Investors don't agree with my strategy. What should I do?

A new market for overnight accommodation was opening up. This was based on privately owned guesthouses, which aren’t centrally organized. The size of the market was huge – almost a million rooms per night.

The first mover’s strategy was growth at any cost. They got to 500 rooms pers night within a year, but their burn rate was very high. They secured funding from a Silicon Valley VC and were losing on each transaction.

When I built my financial models, I easily saw what they were doing but couldn’t see any way to stop the massive cash outflow within five years. The marketing costs and costs of acquisition exceeded income by three times, even after five years.

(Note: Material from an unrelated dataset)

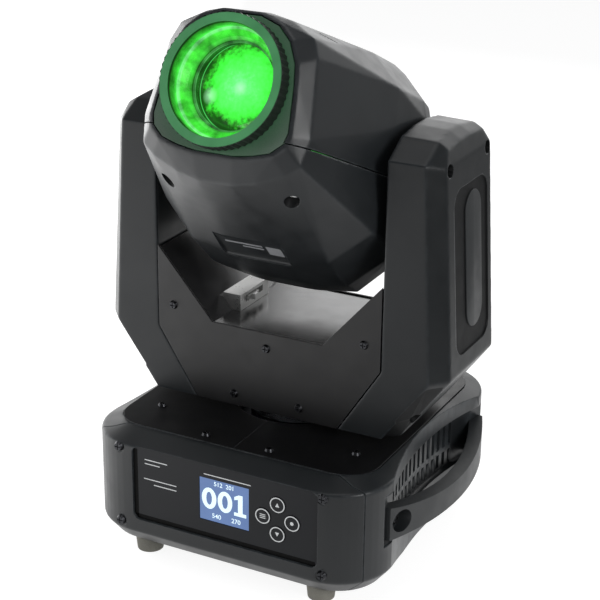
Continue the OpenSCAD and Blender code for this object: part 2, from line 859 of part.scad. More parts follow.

I had two choices: do what the first mover was doing, but faster and better or find some form of differentiation. I chose the latter. When I presented my strategy, the first investors said I wasn’t growing fast enough and they weren’t impressed by my arguments that growth at any cost wasn’t viable in the long-term.

What should I do? Accept the money on their conditions? Wait for another investor? Or do more work and find another strategy?

Does customer segmentation really matter if they're all our customers?

We need a customer acquisition strategy and to know the cost of getting each new customer. I’m not sure how to get this information.

Does it really matter if we get our business from different consumer segments than planned as long as we have customers and they pay us? How different can different consumers really be?